Confabulación fue uno de los terminos que más me sorprendió en mis tiempos de estudiante. El hecho que la gente «inventara» historias para crearse una realidad completamente irreal, pero sentida como tal. En muchos casos, una proyección del miedo, una manera desesperada de llenar un vacío. Estas historias alteraban la percepción y estaban imbuidas de aprensión. Muchos las llamaban paranoia delirante. Narraciones perdidas en un extremo olvidado de la mente, donde difícilmente encontrábamos referencias directas a la realidad compartida.

Cada sombra era una amenaza, la angustia se sentía en el cuerpo y esa débil conexión que nos ata a otras personas, se fragmentaba y deshacía en un mosaico de figuras sin formas, de sombras y luces por donde se esfumaba el sentido y se entraba en otro reino. El miedo se sentía en el sudor, en la palidez de la piel, en el aliento, en los ojos, en el modo de andar y respirar y miles de gritos llenaban el silencio. El mecanismo detrás de la confabulación era el de crear sentido, explicarse por qué y entender, sin comprender nada, para responder sin responder a preguntas tan simples como: qué es eso, qué ha ocurrido, qué me corroe el vientre y me mata por dentro.

Pasé meses en un hospital psiquiátrico asistiendo psicóticos y cada vez que salía y dejaba atrás la gruesa y pesada puerta de madera maciza y me alejaba, caminando por el parque, me preguntaba si en una cierta medida no éramos todos así. Y pensando en todas esas escenas, conversaciones, horas y horas en otro mundo sin lógica ni razón, sentía que la diferencia entre nosotros y ellos era solamente cuantitativa y todos, ellos y nosotros, vivíamos dentro de una historia, a veces insostenible, y mientras mayor era el miedo, menos real era el mundo que habitábamos y más desesperadamente nos aferrábamos a él como el único de todos los mundos posibles.

El miedo y la confabulación se han transformado en un fenómeno social, menos intenso y con otro nombre, pero los mecanismos son los mismos, el complotismo.

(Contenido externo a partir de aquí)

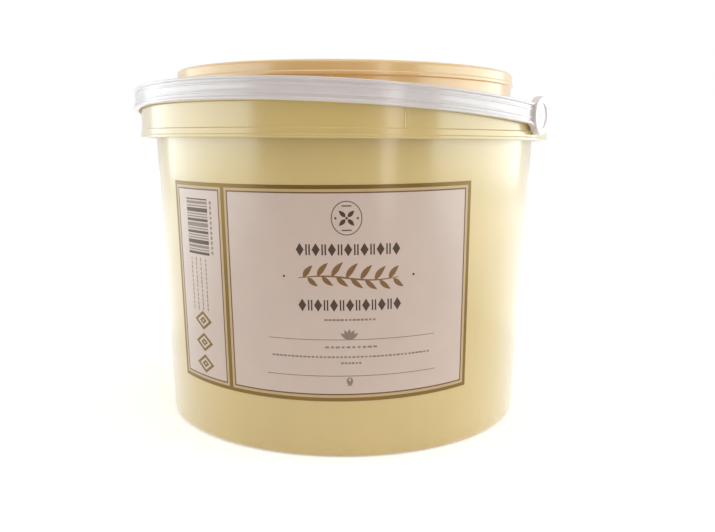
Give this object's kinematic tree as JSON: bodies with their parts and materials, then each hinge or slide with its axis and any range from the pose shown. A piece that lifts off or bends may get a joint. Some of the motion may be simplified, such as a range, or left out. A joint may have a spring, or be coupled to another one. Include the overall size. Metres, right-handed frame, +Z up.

Ese pintar enemigos por todas partes y anunciar cada día el final que nunca llega, pero que en nuestra imaginación es inmediato, omnipresente y omnipotente. No podemos huir, no entendemos las razones y combatimos las vacunas, globalización, mercado, tragedias, epidemias y progreso. Y esta es la psicosis de nuestros días, una patología no reconocida como tal, que vive fuera de los hospitales y carcome alma, cuerpo, carne y huesos.

En ese entonces, intentaba con todos los recursos posibles de demostrar que el mundo no era como ellos lo veían y vivían, que sus afirmaciones no estaban fundadas en los hechos y que mañana sería otro día, hasta que comprendí que el único lenguaje que entendían era el miedo. Un sentimiento sin palabras, sin formas claras que hiere y destruye y que sólo puede ser compartido en silencio. Los complotistas de hoy día han ampliado su vocabulario y lenguaje, agregando al miedo el terror y la destrucción. El ataque ha remplazado la defensa, la mentira a toda forma de posible verdad y las armas siempre las mismas: el odio, terror, miedo y desesperación, cada vez más lejos de la razón, de la lógica y de cualquier forma o intento de consenso.

La mayor diferencia entre los confabuladores de ayer y los complotistas de hoy es que estos últimos muestran además los rasgos distintivos de un tipo psicosocial.